At the time, I never considered that my Uncle David was losing his little sister. Despite living thousands of miles away he may have felt it was somehow his responsibility to care for and protect her. It had to have been very hard. After all, he’d known her much longer than I.

It would be quite some time before I would see any of the Wood Family again. Christmas cards would be exchanged and I would get bits and pieces of information from different sources, but in all honesty, I was lost and I had been for a very long time. I’d not lived up to anyone’s expectations, including my own, so what was the purpose in being found?

I often wonder what it would have been like to grow up living in the same city as the majority of your relatives? Spending holidays, birthdays and vacations with each other. Attending graduations, weddings and baby showers. My family is spread from one end of the continent to the other. But then again, some families live in the very same city and don’t see each other for decades.

I can’t pinpoint when it was that I finally decided to become “responsible.” It may have been with the passing of my Father many years later, but all of the sudden I started caring about my extended family. I began trying to reconnect the dots. I travelled to see my Aunt Lois and Uncle Roger in Saskatchewan a couple of times and met up with several of my relatives there.

Then out of the blue, I began making phone calls to people I hadn’t spoken to in years, talk about awkward. I hesitate to use the term “making amends,” but essentially that’s what I was attempting to do. I started to realize that for some of us, time was most likely running out and I wanted to spend some of what was left with those whom I loved.

Remember that summer on Loughborough Lake, the summer I learned to ski and be independent? I learned several other valuable lessons that summer. The first being that a young boy of 11 or 12 who insists he can handle a canoe by himself, despite his uncle’s advice, can find himself in trouble rather quickly when the wind comes up on a lake in Canada. I also learned that sound can travel great distances over water and finally, I learned that my cousins were very good at keeping secrets.

I had taken the canoe out farther than I should have and soon found myself up you-know-what creek… however, I had a paddle. Unfortunately, the paddle was doing me no good. I was rapidly being blown further and further away from shore. Scared and frustrated, I started to cry… loudly.

Fortunately for me, my cousin Cynthia heard my plea and contacted my Uncle. Moments later, out of nowhere, as though commanding a Coast Guard Cutter, they arrived to tow me back to shore. Before doing so they politely asked if I “needed any help?”

Trying to nonchalantly wipe away tears I replied, “No, no I’m fine.” Sensing that I wasn’t necessarily “fine,” they mentioned that dinner was almost ready and was I “sure I wouldn’t like to be towed back to the dock?”
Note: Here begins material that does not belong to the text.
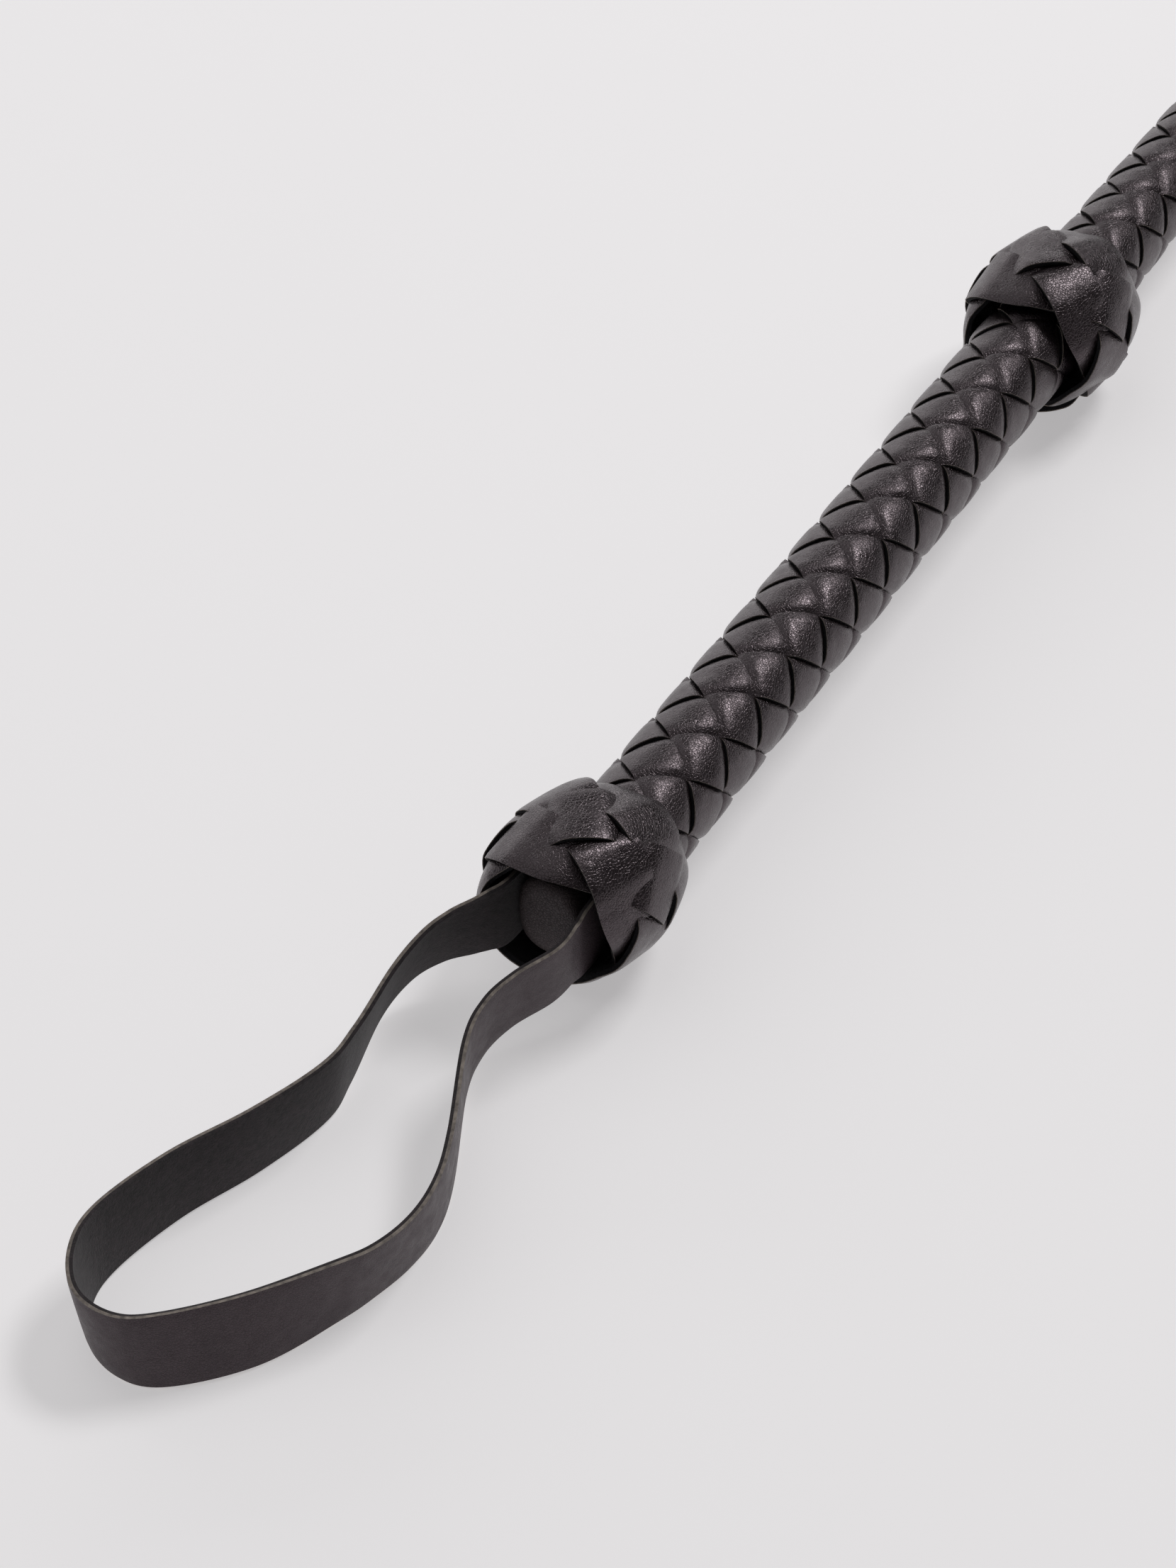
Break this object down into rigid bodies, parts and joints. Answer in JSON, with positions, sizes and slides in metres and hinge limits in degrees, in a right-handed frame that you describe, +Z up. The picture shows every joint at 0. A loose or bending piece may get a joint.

“Oh, dinner's almost ready? Well if you think that would be best?” ...attempting to disguise my relief I was thankful to have been rescued.

It would be 30 years or more before I was told that my cousins knew of my plight, that my rescue wasn’t just happenstance and that my Uncle had threatened them if they ever said a word.

That was the precise moment I realized just how much My Uncle David loved me.

I wish I’d spent more time with the 4 Wood Girls, my Aunt Bev and my Uncle David.

I wish I could spend another summer on Loughborough Lake. Because time does eventually run out.

So, until it does, be sure to “Take the Time”.




1 comments:

Ali December 1, 2019 at 4:04 PM  

Thanks for your heartfelt story and reminders. I appreciate them!